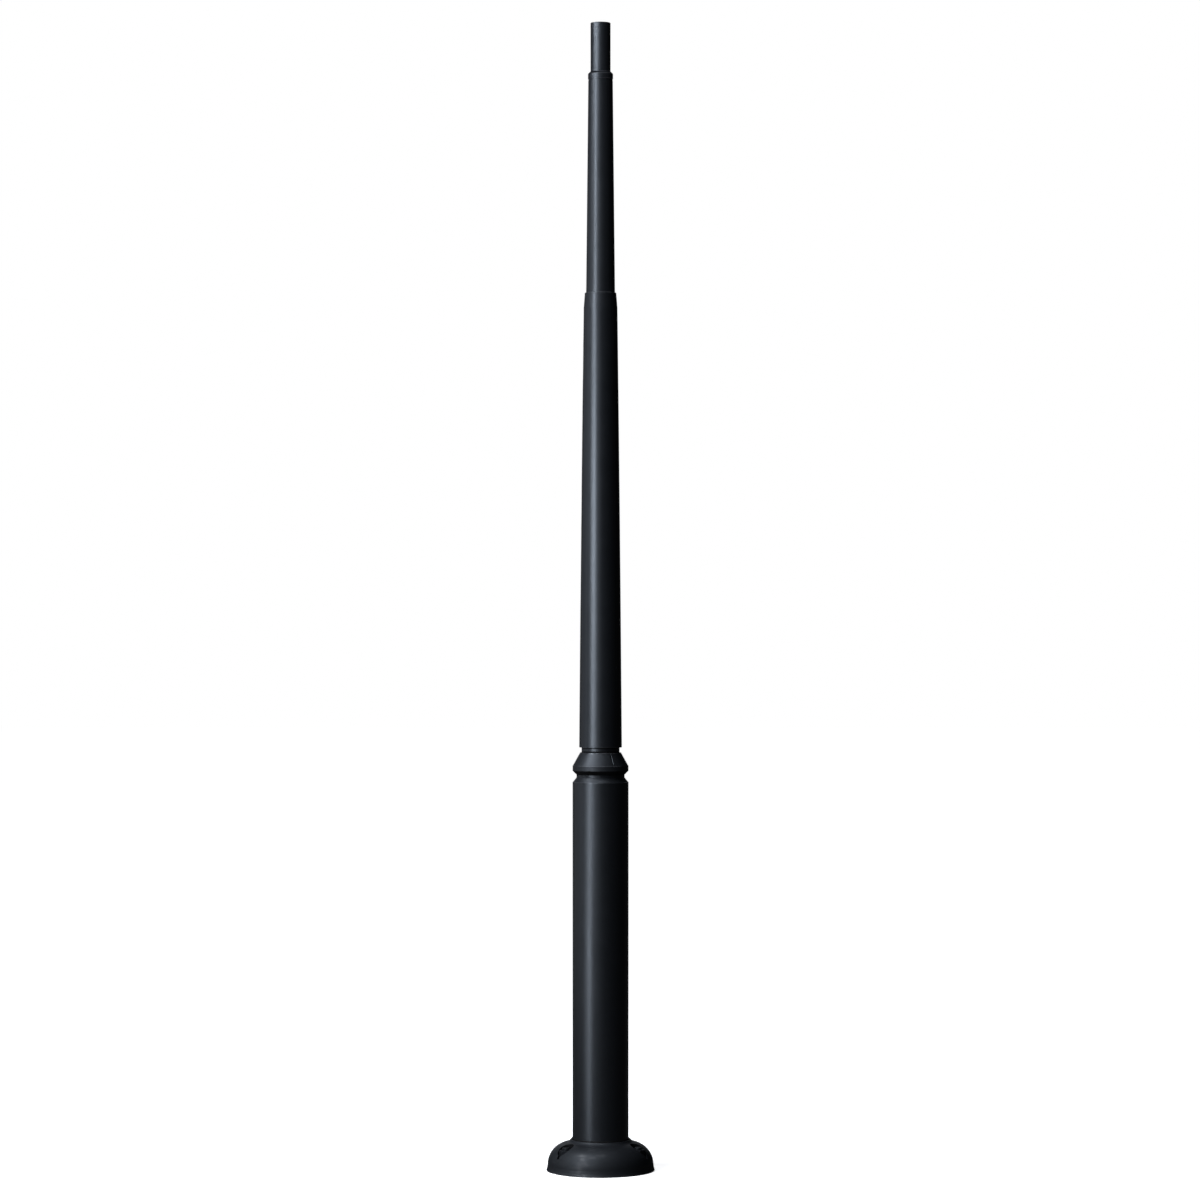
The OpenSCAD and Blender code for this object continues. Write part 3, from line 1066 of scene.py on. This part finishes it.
@dataclass(frozen=True)
class SoftBox:
    """A rectangular lamp that faces a point on the post's axis.

    Attributes:
        name: Name of the lamp.
        bearing: Direction from the post in degrees, 0 at the camera and growing to its right.
        height: Height of its centre.
        watts: Its power.
        reach: Distance from the axis.
        aim: Height of the point it faces; its own height without one.
        width: Its width.
        tall: Its height from edge to edge.
        tint: Colour of its light.
    """

    name: str
    bearing: float
    height: float
    watts: float
    reach: float = 4.5
    aim: float | None = None
    width: float = 0.5
    tall: float = 0.7
    tint: Triple = (0.95, 0.99, 1.06)

    @classmethod
    def strip(cls, name: str, bearing: float, watts: float) -> "SoftBox":
        """A tall strip that lights one side of the post along its length."""
        return cls(name, bearing, height=1.9, watts=watts, width=1.3, tall=3.6)

    @classmethod
    def above(cls, name: str, bearing: float, reach: float, height: float, watts: float,
              side: float = 0.9) -> "SoftBox":
        """A square lamp above the post that faces the shoe."""
        return cls(name, bearing, height, watts, reach, aim=0.1, width=side, tall=side)

    def build(self) -> bpy.types.Object:
        """Makes the lamp and turns it towards its aim.

        Returns:
            The lamp, at (reach sin b, -reach cos b, height) with b for its bearing.
        """
        light = bpy.data.lights.new(self.name, "AREA")
        light.shape = "RECTANGLE"
        light.size, light.size_y, light.energy, light.color = self.width, self.tall, self.watts, self.tint
        made = linked(self.name, light)
        turn = math.radians(self.bearing)
        made.location = (self.reach * math.sin(turn), -self.reach * math.cos(turn), self.height)
        aim = self.height if self.aim is None else self.aim
        way = Vector((0.0, 0.0, aim)) - made.location
        made.rotation_euler = way.to_track_quat("-Z", "Y").to_euler()
        return made


@dataclass
class Studio:
    """Pale floor, surroundings, soft boxes and the camera.

    Attributes:
        boxes: The lamps.
        floor_half: Half of the floor's side.
        floor_tone: Colour of the floor to the camera.
        floor_bounce: Colour of the floor to the post.
        floor_mirrored: Share of the first that the post's reflections show.
        glow: Share of white that the floor adds by the post.
        glow_reach: Distances from the axis over which that share grows to 1.
        surround: Colour of the surroundings to the post.
        backdrop: Share of white in the backdrop behind the post, in reflections.
        backdrop_edge: Parts of a direction along +Y between which the backdrop begins.
        lens: Focal length of the camera in millimetres.
        sensor: Width of its sensor in millimetres.
        clip: Nearest and furthest distance that it sees.
        eye: Where it stands.
    """

    boxes: tuple[SoftBox, ...] = (
        SoftBox("bank_top", -45.0, 3.74, 55.0, tall=0.8),
        SoftBox("bank_high", -38.0, 2.34, 55.0),
        SoftBox("bank_high_side", -54.0, 2.4, 22.0),
        SoftBox("bank_middle", -47.0, 1.6, 27.0),
        SoftBox("bank_low", -38.0, 1.0, 7.0, width=0.4, tall=0.3),
        SoftBox("bank_middle_front", -30.0, 1.6, 15.0),
        SoftBox("bank_foot", -47.0, 0.2, 36.0),
        SoftBox("bank_foot_side", -62.0, 0.2, 9.8),
        SoftBox.above("above_side", -70.0, 2.5, 4.33, 96.0),
        SoftBox.above("above_key", -54.0, 6.14, 6.68, 175.0, side=0.6),
        SoftBox.above("above_front", -30.0, 2.5, 4.33, 34.0),
        SoftBox.above("overhead", 0.0, 1.29, 4.83, 22.0),
        SoftBox.strip("strip_side", -85.0, 12.5),
        SoftBox.strip("strip_far_side", -105.0, 5.9),
        SoftBox.strip("strip_front", -12.0, 9.2),
        SoftBox.strip("strip_right", 15.0, 0.9),
        SoftBox.strip("strip_back", -125.0, 5.1),
        SoftBox.strip("strip_door", -165.0, 6.5),
        SoftBox.strip("strip_far_back", 168.0, 3.0),
    )
    floor_half: float = 40.0
    floor_tone: Triple = (0.80, 0.80, 0.80)
    floor_bounce: Triple = (0.012, 0.012, 0.012)
    floor_mirrored: float = 0.02
    glow: float = 0.80
    glow_reach: Pair = (0.3, 2.2)
    surround: Triple = (0.004, 0.004, 0.00424)
    backdrop: float = 0.12
    backdrop_edge: Pair = (0.90, 0.98)
    lens: float = 116.25
    sensor: float = 36.0
    clip: Pair = (0.05, 200.0)
    eye: Triple = (-0.00165, -11.655, 1.7145)

    def floor(self) -> bpy.types.Object:
        """A pale square floor that shows white to the camera and keeps a soft shadow.

        Returns:
            The floor, marked as no part of the object. Its colour and glow follow the kind of
            ray, and the glow grows with the distance sqrt(x^2+y^2) from the axis.
        """
        h = self.floor_half
        mesh = bpy.data.meshes.new("floor")
        mesh.from_pydata([(-h, -h, 0.0), (h, -h, 0.0), (h, h, 0.0), (-h, h, 0.0)], [], [(0, 1, 2, 3)])
        made = linked("floor", mesh)
        material = bpy.data.materials.new("floor_pale")
        graph = Graph(material)
        seen = graph.ray("Is Camera Ray") + graph.ray("Is Transmission Ray")
        seen = (seen + self.floor_mirrored * graph.ray("Is Glossy Ray")).least(1.0)
        tone = seen.between(self.floor_bounce, self.floor_tone)
        x, y, _ = graph.parts(graph.place())
        white = (seen * x.slant(y).ramp(*self.glow_reach).between(self.glow, 1.0)).between(BLACK, WHITE)
        diffuse = graph.out("ShaderNodeBsdfDiffuse", sockets={"Color": tone})
        glow = graph.out("ShaderNodeEmission", sockets={"Color": white, "Strength": 1.0})
        graph.end("ShaderNodeOutputMaterial", graph.out("ShaderNodeAddShader", sockets={0: diffuse, 1: glow}))
        mesh.materials.append(material)
        return made

    def surroundings(self) -> None:
        """White to the camera and through glass, a pale backdrop in reflections, dim elsewhere."""
        world = bpy.data.worlds.new("surroundings")
        bpy.context.scene.world = world
        graph = Graph(world)
        seen = (graph.ray("Is Camera Ray") + graph.ray("Is Transmission Ray")).least(1.0)
        _, way, _ = graph.parts(graph.out("ShaderNodeTexCoord", output="Generated"))
        behind = graph.ray("Is Glossy Ray") * way.ramp(*self.backdrop_edge)
        colour = (seen + behind * self.backdrop).least(1.0).between(self.surround, WHITE)
        graph.end("ShaderNodeOutputWorld", graph.out("ShaderNodeBackground", sockets={
            "Color": colour, "Strength": 1.0}))

    def camera(self) -> bpy.types.Object:
        """Makes the camera.

        Returns:
            A level camera in front of the post, on the side without the door.
        """
        lens = bpy.data.cameras.new("camera")
        lens.lens, lens.sensor_width, lens.sensor_fit = self.lens, self.sensor, "HORIZONTAL"
        lens.clip_start, lens.clip_end = self.clip
        made = linked("camera", lens)
        made.location = self.eye
        made.rotation_euler = (math.pi / 2, 0.0, 0.0)
        bpy.context.scene.camera = made
        return made

    def build(self) -> list[bpy.types.Object]:
        """Makes the floor, the surroundings, the camera and the lamps.

        Returns:
            The lamps.
        """
        self.floor()
        self.surroundings()
        lamps = [box.build() for box in self.boxes]
        self.camera()
        bpy.context.scene.view_settings.view_transform = "Standard"
        return lamps


def main() -> None:
    """Dresses the frame, adds the fixings, sets the stage and reports each piece."""
    logging.basicConfig(level=logging.INFO, format="%(name)s %(message)s")
    for node, material in Coatings().build().items():
        LOG.info("dressed %s with %s", node, material.name)
    for piece in Anchorage().build():
        LOG.info("made %s with %d faces", piece.name, len(piece.data.polygons))
    for lamp in Studio().build():
        LOG.info("lit %s with %.0f W", lamp.name, lamp.data.energy)


if __name__ == "__main__":
    main()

* [Aim of the exercise]
Give back the listing exactly, please, from its first line to the line containing "the post's axis.", inclusive, and nothing past that line.

* [Final result]
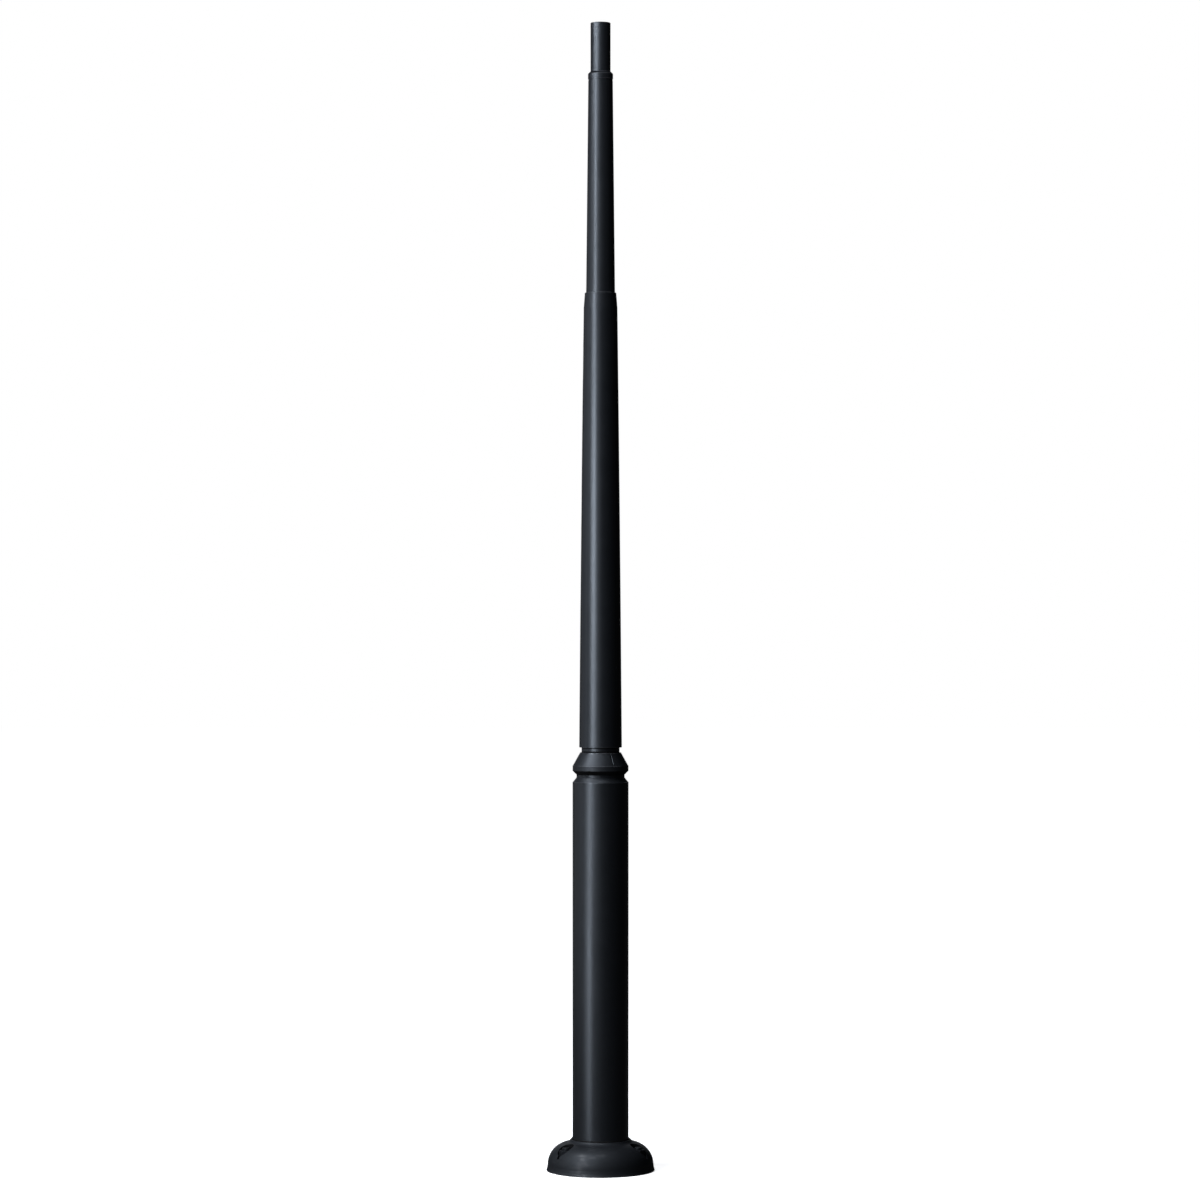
The OpenSCAD and Blender code for this object continues. Write part 3, from line 1066 of scene.py on. This part finishes it.
@dataclass(frozen=True)
class SoftBox:
    """A rectangular lamp that faces a point on the post's axis.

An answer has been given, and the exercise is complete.